AVAILABLE RECORDS:

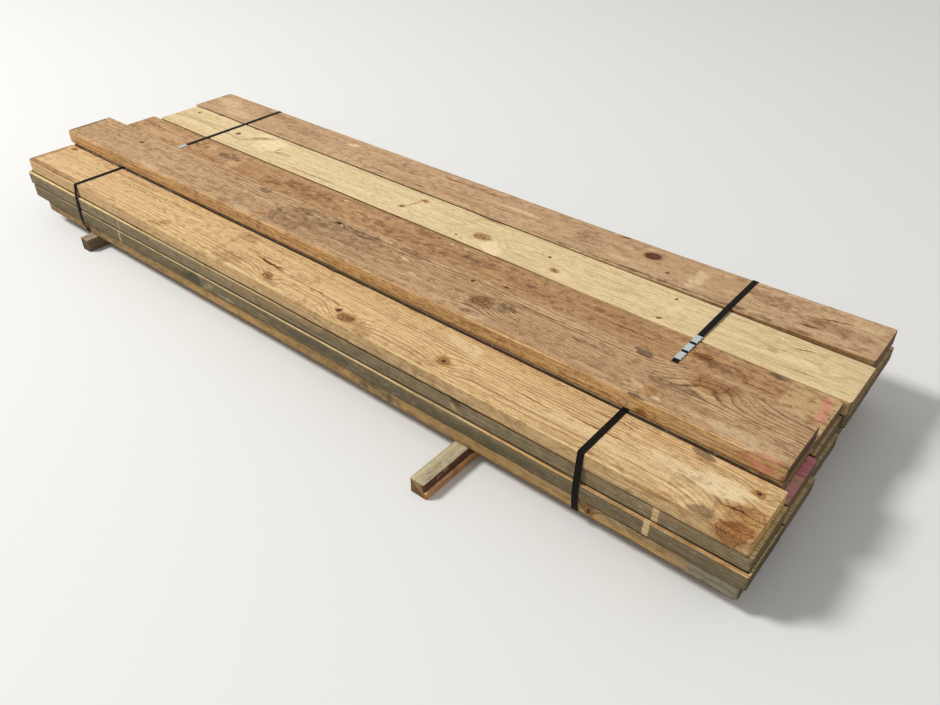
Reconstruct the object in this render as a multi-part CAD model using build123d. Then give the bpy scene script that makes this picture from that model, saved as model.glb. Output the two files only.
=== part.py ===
# Strapped stack of sawn pine boards on two bearers, with one loose board lying on top.
# Millimetres. +X runs along the boards, +Y from the near side to the far side, +Z up.
# The pieces are laid out from the stack's own corner: X = 0 at the nominal left end,
# Y = 0 at the nominal near face, Z = 0 on the floor. Then all are shifted together so
# that the origin lies on the floor under the middle of the whole stack's box.
from build123d import *
import os
from math import atan2, cos, degrees, sin, sqrt

# boards
stack_length = 3020.0      # nominal: each board's ends stand a little past it or short of it
board_width = 198.0
board_thickness = 50.0
edge_radius = 4.0          # eased long edges
loose_edge_radius = 5.0    # the loose board's edges are more worn
column_count = 5

# bearers
bearer_height = 50.0
bearer_length = 1200.0
left_bearer_width = 47.0
groove_setback = 14.0           # left bearer's left face to the groove along its top
groove_width = 3.0
groove_depth = 3.0
right_bearer_width = 57.0
right_bearer_rebate = 8.0       # how far the upper part stands back from the ledge
right_bearer_ledge_height = 23.0
left_bearer_near_end = -44.0    # Y of its near end
right_bearer_near_end = -182.0
right_bearer_setback = 827.0    # the stack's nominal right end to the bearer's left face

# straps and seals
strap_width = 19.0
strap_thickness = 1.0
strap_clearance = 0.2      # between a strap and the boards' faces
left_strap_x = 317.0         # the stack's nominal left end to the strap's middle
right_strap_setback = 429.0  # the nominal right end to the other strap's middle
bearer_strap_gap = 5.0     # the left bearer's face to the left strap's edge
seal_length = 37.0
seal_wall = 1.0
seal_clearance = 0.2       # between a seal and the strap it closes
seal_pitch = 49.0          # from one seal to the next on the right strap
seal_notch_radius = 3.0
seal_notch_spacing = 18.0
left_seal_distance = 77.0  # loose board's far face to the middle of the left strap's seal
right_seal_distance = 97.0 # the same to the right strap's first seal
right_seal_count = 3

# layers from the bottom up: Y of the near face at the left and at the right end
layer_near_left = [2.0, -11.0, -9.0, 2.0]
layer_near_right = [0.0, -6.0, 4.0, -2.0]

# gaps between neighbouring boards in each layer, near side first
layer_gaps = [
    [3.0, 2.0, 4.0, 3.0],
    [2.0, 4.0, 3.0, 3.0],
    [3.0, 3.0, 12.0, 2.0],
    [3.0, 4.0, 3.0, 4.0],
]

# how far each board stands past the nominal left end and right end, near side first
left_overhangs = [
    [-22.0, 12.0, -14.0, 20.0, 6.0],
    [34.0, 8.0, 26.0, -10.0, 30.0],
    [52.0, 20.0, 42.0, -2.0, 34.0],
    [46.0, 50.0, 70.0, 30.0, 50.0],
]
right_overhangs = [
    [10.0, 2.0, -2.0, -10.0, -10.0],
    [22.0, 21.0, 8.0, 0.0, -6.0],
    [16.0, 11.0, 1.0, 13.0, 12.0],
    [5.0, -14.0, -9.0, 8.0, 1.0],
]

# the far board of the top layer bows up over this length at its right end
bow_length = 1271.0
bow_rise = 16.0
strap_lift_gap = 12.0      # loose board's far edge to where the right strap starts to climb

# loose board, lying on the straps
loose_setback = 6.0        # its near face behind the first column's far face
loose_left_overhang = 75.0
loose_right_overhang = -12.0
loose_skew = 0.03          # degrees

loose_near_y = board_width + loose_setback
loose_far_y = loose_near_y + board_width
bow_radius = (bow_length ** 2 + bow_rise ** 2) / (2 * bow_rise)
layer_count = len(layer_near_left)
top_layer = layer_count - 1
top_z = bearer_height + layer_count * board_thickness
strap_top_z = top_z + strap_clearance + strap_thickness
right_strap_x = stack_length - right_strap_setback


def layer_skew(layer):
    # angle of a whole layer about Z, in degrees
    return degrees(atan2(layer_near_right[layer] - layer_near_left[layer], stack_length))


def near_face(layer, x):
    # Y of a layer's near face at x
    share = x / stack_length
    return layer_near_left[layer] * (1 - share) + layer_near_right[layer] * share


def board_offset(layer, column):
    # how far a board's near face lies behind its layer's near face
    return column * board_width + sum(layer_gaps[layer][:column])


def bow_height(x):
    # how far the bowed board is lifted at x
    bow_start_x = stack_length + right_overhangs[top_layer][-1] - bow_length
    reach = max(0.0, x - bow_start_x)
    return bow_radius - sqrt(bow_radius ** 2 - reach ** 2)


def straight_board(left_x, right_x, radius):
    body = Pos(left_x, 0, 0) * Box(
        right_x - left_x, board_width, board_thickness, align=(Align.MIN, Align.MIN, Align.MIN)
    )
    return fillet(body.edges().filter_by(Axis.X), radius)


def bowed_board(left_x, right_x, radius):
    # flat from its left end to where the bow starts, then part of a wide arc upwards
    outer = bow_radius
    inner = outer - board_thickness
    bow_start_x = right_x - bow_length
    turn = atan2(bow_length, outer - bow_rise)

    def arc_point(arc_radius, angle):
        return (bow_start_x + arc_radius * sin(angle), outer - arc_radius * cos(angle))

    outline = [
        Line((left_x, 0), (bow_start_x, 0)),
        ThreePointArc((bow_start_x, 0), arc_point(outer, turn / 2), arc_point(outer, turn)),
        Line(arc_point(outer, turn), arc_point(inner, turn)),
        ThreePointArc(arc_point(inner, turn), arc_point(inner, turn / 2), (bow_start_x, board_thickness)),
        Line((bow_start_x, board_thickness), (left_x, board_thickness)),
        Line((left_x, board_thickness), (left_x, 0)),
    ]
    body = extrude(Plane.XZ * make_face(outline), amount=-board_width)
    long_edges = body.edges().filter_by(lambda edge: edge.length > board_width * 2)
    return fillet(long_edges, radius)


def layer_boards(layer):
    # the boards of one layer, turned together so that they never overlap
    pieces = {}
    place = Pos(0, near_face(layer, 0), bearer_height + layer * board_thickness) * Rot(0, 0, layer_skew(layer))
    for column in range(column_count):
        left_x = -left_overhangs[layer][column]
        right_x = stack_length + right_overhangs[layer][column]
        bowed = layer == top_layer and column == column_count - 1
        make_board = bowed_board if bowed else straight_board
        body = place * Pos(0, board_offset(layer, column), 0) * make_board(left_x, right_x, edge_radius)
        pieces[f"layer_{layer + 1}_board_{column + 1}"] = body
    return pieces


def loose_board():
    right_x = stack_length + loose_right_overhang
    body = straight_board(-loose_left_overhang, right_x, loose_edge_radius)
    return Pos(0, loose_near_y, strap_top_z) * Rot(0, 0, loose_skew) * body


def convex_outline(points):
    # corners of the tightest outline round a set of points, counter-clockwise
    ordered = sorted(points)

    def half(run):
        kept = []
        for point in run:
            while len(kept) > 1:
                (ax, ay), (bx, by) = kept[-2], kept[-1]
                if (bx - ax) * (point[1] - ay) - (by - ay) * (point[0] - ax) > 1e-6:
                    break
                kept.pop()
            kept.append(point)
        return kept[:-1]

    return half(ordered) + half(ordered[::-1])


def climb(x):
    # the strap's climb to the bowed board: Y where it starts, Y where it ends, its height
    rise = bow_height(x)
    start = loose_far_y + strap_lift_gap
    end = near_face(top_layer, x) + board_offset(top_layer, column_count - 1)
    return start, end, rise


def strap(x):
    # one band pulled tight round the four layers
    corners = []
    for layer in range(layer_count):
        low = bearer_height + layer * board_thickness
        near = near_face(layer, x)
        far = near + board_offset(layer, column_count - 1) + board_width
        corners += [(near, low), (near, low + board_thickness), (far, low), (far, low + board_thickness)]
    top_far = corners[-1]
    outline = convex_outline(corners)
    start, end, rise = climb(x)
    if rise:
        at = outline.index(top_far)
        outline[at:at + 1] = [(top_far[0], top_z + rise), (end, top_z + rise), (start, top_z)]
    tight = make_face(Polyline(*outline, close=True))
    core = offset(tight, amount=-edge_radius)
    inside = offset(core, amount=edge_radius + strap_clearance)
    outside = offset(core, amount=edge_radius + strap_clearance + strap_thickness)
    band = extrude(Plane.YZ * (outside - inside), amount=strap_width)
    return Pos(x - strap_width / 2, 0, 0) * band


def seal(x, y):
    # a folded metal sleeve over the strap, notched on both sides
    inner_width = strap_width + 2 * seal_clearance
    outer_width = inner_width + 2 * seal_wall
    inner_height = strap_clearance + strap_thickness + seal_clearance
    low = (Align.CENTER, Align.CENTER, Align.MIN)
    body = Box(outer_width, seal_length, inner_height + seal_wall, align=low)
    body -= Box(inner_width, seal_length, inner_height, align=low)
    notch = Cylinder(seal_notch_radius, inner_height + seal_wall, align=low)
    for side in (-1, 1):
        for end in (-1, 1):
            body -= Pos(side * (outer_width / 2 + seal_notch_radius / 3), end * seal_notch_spacing / 2, 0) * notch
    start, end, rise = climb(x)
    slope = rise / (end - start)
    height = top_z + slope * max(0.0, y - start)
    return Pos(x, y, height) * Rot(degrees(atan2(slope, 1)), 0, 0) * body


def left_bearer():
    # nearly square batten with a narrow groove along its top
    groove_end = groove_setback + groove_width
    groove_floor = bearer_height - groove_depth
    outline = [(0, 0), (left_bearer_width, 0), (left_bearer_width, bearer_height)]
    outline += [(groove_end, bearer_height), (groove_end, groove_floor), (groove_setback, groove_floor)]
    outline += [(groove_setback, bearer_height), (0, bearer_height)]
    body = extrude(Plane.XZ * make_face(Polyline(*outline, close=True)), amount=-bearer_length)
    x = left_strap_x + strap_width / 2 + bearer_strap_gap
    return Pos(x, left_bearer_near_end, 0) * body


def right_bearer():
    # batten with a rebate along its right side, which leaves a ledge
    width, ledge = right_bearer_width, right_bearer_ledge_height
    upper = width - right_bearer_rebate
    outline = [(0, 0), (width, 0), (width, ledge), (upper, ledge), (upper, bearer_height), (0, bearer_height)]
    body = extrude(Plane.XZ * make_face(Polyline(*outline, close=True)), amount=-bearer_length)
    return Pos(stack_length - right_bearer_setback, right_bearer_near_end, 0) * body


pieces = {}
for layer in range(layer_count):
    pieces.update(layer_boards(layer))
pieces["loose_board"] = loose_board()
pieces["left_bearer"] = left_bearer()
pieces["right_bearer"] = right_bearer()
pieces["left_strap"] = strap(left_strap_x)
pieces["right_strap"] = strap(right_strap_x)
pieces["left_seal"] = seal(left_strap_x, loose_far_y + left_seal_distance)
for number in range(right_seal_count):
    y = loose_far_y + right_seal_distance + number * seal_pitch
    pieces[f"right_seal_{number + 1}"] = seal(right_strap_x, y)

boxes = [piece.bounding_box() for piece in pieces.values()]
middle_x = (min(box.min.X for box in boxes) + max(box.max.X for box in boxes)) / 2
middle_y = (min(box.min.Y for box in boxes) + max(box.max.Y for box in boxes)) / 2
shift = Pos(-middle_x, -middle_y, 0)
print("middle of the layout", round(middle_x, 3), round(middle_y, 3))

os.makedirs("parts", exist_ok=True)
for name, piece in pieces.items():
    export_step(shift * piece, f"parts/{name}.step")
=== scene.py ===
import functools
import math

import bmesh
import bpy
import numpy as np
from mathutils import Matrix


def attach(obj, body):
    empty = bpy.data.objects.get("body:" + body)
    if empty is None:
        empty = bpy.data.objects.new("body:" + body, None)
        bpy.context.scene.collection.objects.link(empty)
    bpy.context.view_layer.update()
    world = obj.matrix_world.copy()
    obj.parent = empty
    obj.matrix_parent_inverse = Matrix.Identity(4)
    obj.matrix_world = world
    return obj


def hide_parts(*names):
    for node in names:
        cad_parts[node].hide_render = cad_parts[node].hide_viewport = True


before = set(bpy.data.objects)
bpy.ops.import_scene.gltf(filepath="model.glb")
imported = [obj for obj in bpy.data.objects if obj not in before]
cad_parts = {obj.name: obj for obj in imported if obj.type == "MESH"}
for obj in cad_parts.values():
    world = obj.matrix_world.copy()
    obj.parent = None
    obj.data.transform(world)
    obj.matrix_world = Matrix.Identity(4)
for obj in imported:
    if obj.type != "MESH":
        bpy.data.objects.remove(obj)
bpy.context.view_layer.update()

print("frame loaded:", len(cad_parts), "nodes")

# Shapes are worked out in millimetres in the stack's own layout: X along the boards from their
# nominal left end, Y from the near face to the far side, Z up from the floor. A mesh is moved to
# the row frame (origin on the floor under the stack's middle) and turned to metres when it is made.
layout = {
    "middleX": 1483.446,
    "middleY": 487.0,
    "stackLength": 3020.0,
    "bearerHeight": 50.0,
    "layerHeight": 50.0,
    "layers": 4,
    "columns": 5,
}


# Shared tools

def hexColour(code):
    # an sRGB hex colour turned to Blender's linear RGBA
    parts = [int(code[i:i + 2], 16) / 255 for i in (1, 3, 5)]
    linear = [p / 12.92 if p <= 0.04045 else ((p + 0.055) / 1.055) ** 2.4 for p in parts]
    return (*linear, 1.0)


def shadeOf(dark, base):
    # the colour that turns base into dark when it is multiplied over it
    return (*(min(1.0, d / b) for d, b in zip(hexColour(dark)[:3], hexColour(base)[:3])), 1.0)


def addNode(tree, kind, inputs=None, ramp=None, **settings):
    # one shader node: settings are its own properties; inputs its sockets by name or number, each
    # a value, a socket, or another node, whose first live output is taken; ramp a list of
    # (position, colour)
    node = tree.nodes.new("ShaderNode" + kind)
    for key, value in settings.items():
        setattr(node, key, value)
    for key, value in (inputs or {}).items():
        if isinstance(key, int):
            socket = node.inputs[key]
        else:
            socket = next(s for s in node.inputs if s.enabled and s.name == key)
        if isinstance(value, bpy.types.Node):
            value = next(s for s in value.outputs if s.enabled)
        if isinstance(value, bpy.types.NodeSocket):
            tree.links.new(value, socket)
        else:
            socket.default_value = value
    if ramp:
        elements = node.color_ramp.elements
        elements[0].position, elements[0].color = ramp[0]
        elements[1].position, elements[1].color = ramp[-1]
        for position, colour in ramp[1:-1]:
            elements.new(position).color = colour
    return node


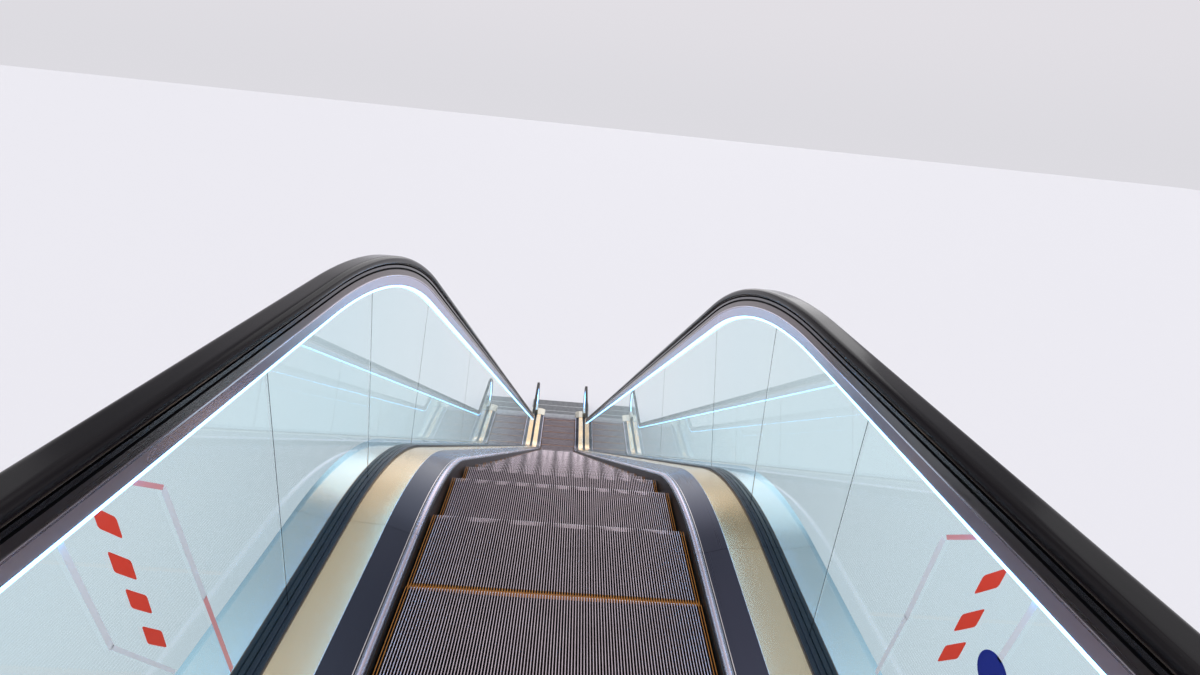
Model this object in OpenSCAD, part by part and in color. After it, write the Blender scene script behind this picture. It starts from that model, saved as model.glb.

THE PROBLEM: Among the entries above, find the line with "boxes = [piece.bounding_box()" and the line with "bpy.data.objects.remove(obj)"; give again exactly these two lines and all lines between them.

SOLUTION TO THIS TASK:
boxes = [piece.bounding_box() for piece in pieces.values()]
middle_x = (min(box.min.X for box in boxes) + max(box.max.X for box in boxes)) / 2
middle_y = (min(box.min.Y for box in boxes) + max(box.max.Y for box in boxes)) / 2
shift = Pos(-middle_x, -middle_y, 0)
print("middle of the layout", round(middle_x, 3), round(middle_y, 3))

os.makedirs("parts", exist_ok=True)
for name, piece in pieces.items():
    export_step(shift * piece, f"parts/{name}.step")
=== scene.py ===
import functools
import math

import bmesh
import bpy
import numpy as np
from mathutils import Matrix


def attach(obj, body):
    empty = bpy.data.objects.get("body:" + body)
    if empty is None:
        empty = bpy.data.objects.new("body:" + body, None)
        bpy.context.scene.collection.objects.link(empty)
    bpy.context.view_layer.update()
    world = obj.matrix_world.copy()
    obj.parent = empty
    obj.matrix_parent_inverse = Matrix.Identity(4)
    obj.matrix_world = world
    return obj


def hide_parts(*names):
    for node in names:
        cad_parts[node].hide_render = cad_parts[node].hide_viewport = True


before = set(bpy.data.objects)
bpy.ops.import_scene.gltf(filepath="model.glb")
imported = [obj for obj in bpy.data.objects if obj not in before]
cad_parts = {obj.name: obj for obj in imported if obj.type == "MESH"}
for obj in cad_parts.values():
    world = obj.matrix_world.copy()
    obj.parent = None
    obj.data.transform(world)
    obj.matrix_world = Matrix.Identity(4)
for obj in imported:
    if obj.type != "MESH":
        bpy.data.objects.remove(obj)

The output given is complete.